そんな小巻さんが、これから目指すのは“ものづくり支援のしくみ”をカタチにしていくこと。その一環として、ツクリエともイベントなどで「ぜひコラボできれば!」と満面の笑顔を見せます。
小巻さん「ゆくゆくは“ものづくり支援”ができるようなプラットフォームもつくりたいと考えています。その前段階として、まずは我が社が制作会社としての地位をしっかり確立すること。
次いで他社ブランドの製品を製造するOEM(Original Equipment Manufacturer)対応可能な工場と連携・紹介できるメディアもつくって、さまざまなクリエイターさんたちのアイデアを商品化するお手伝いができれば、と。そうしたプロジェクトの中で、ツクリエさんとも関連イベントなどでコラボしながら、これからもWin-Winの関係を築いていけたら嬉しいです!」
センパイ起業家One Point アドバイス
使命感や情熱も大事だけれど、それだけじゃ済まないのが起業のリアル。会社員から独立するまでに心しておくべきポイントについて、小巻さん自身の体験談も踏まえて教えてもらいました。
「法人設立後、スムーズに事業をスタートできるよう、しっかり事前に準備しておいてください。」
ツクリエ時代の小巻さんが相談業務で、よく起業家の方々にアドバイスしていたセリフだそう。起業を決意したら事業計画策定や資金調達など、やるべきことが山積するためです。
ところが、小巻さんは「実は法人化した初月は予想以上の書類作成や事務作業に追われて営業活動がままならず、納品できた仕事の売上は2万円だったというニガい経験が……」と苦笑い。
法人として事業を開始するまでには、会社の商号や事業内容を記した定款や設立登記申請書などを作成して税務署や法務局に提出する必要が。こうした手続きには期限があったり、必要書類を役所から取り寄せるのに時間や費用がかかったり、思いのほか煩雑な事務作業をこなさなければならないのだとか。

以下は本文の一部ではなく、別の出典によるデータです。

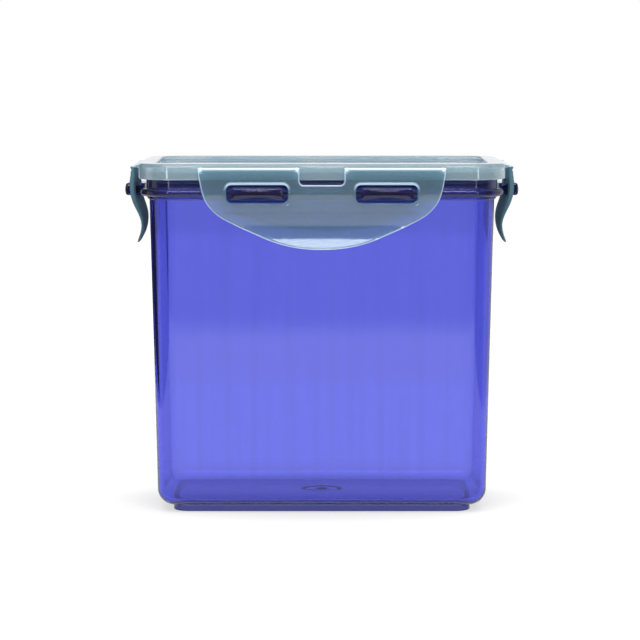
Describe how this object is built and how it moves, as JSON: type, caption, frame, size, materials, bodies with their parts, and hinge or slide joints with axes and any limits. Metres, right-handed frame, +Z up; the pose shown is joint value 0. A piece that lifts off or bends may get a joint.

「かつて起業家さんたちに『しっかり準備して!』と発破をかけていたのに、自分の起業時は準備不足な結果でお恥ずかしい限りです(苦笑)。このことからも、まずは副業で『これならやっていける』と思えるだけの売上を確保。法人設立後、しばらく売上が少なくても事業をまわせるだけの資金的余裕をもった上で独立されることを強くオススメします!」
ライフステージの変化にあわせ、柔軟に働き方を変えてきた小巻さん。それぞれの仕事を通した出会いや経験を成長の糧としながら、起業にいたるキャリア形成に挑んできた印象です。
「とりわけツクリエ時代に起業家の交流促進やマッチング、相談対応など様々な起業支援業務に携われたことは、私にとって大きなスキルアップとなりました。こうした経験を積ませてもらったことで、私自身も起業の道にチャレンジできたのだと思います」と、持ち味のビッグスマイルで最後にひと言。
そんな新鋭起業家・小巻さん×ツクリエのコラボで、今後どのようなアイデアやクリエイションが生まれるのか楽しみです!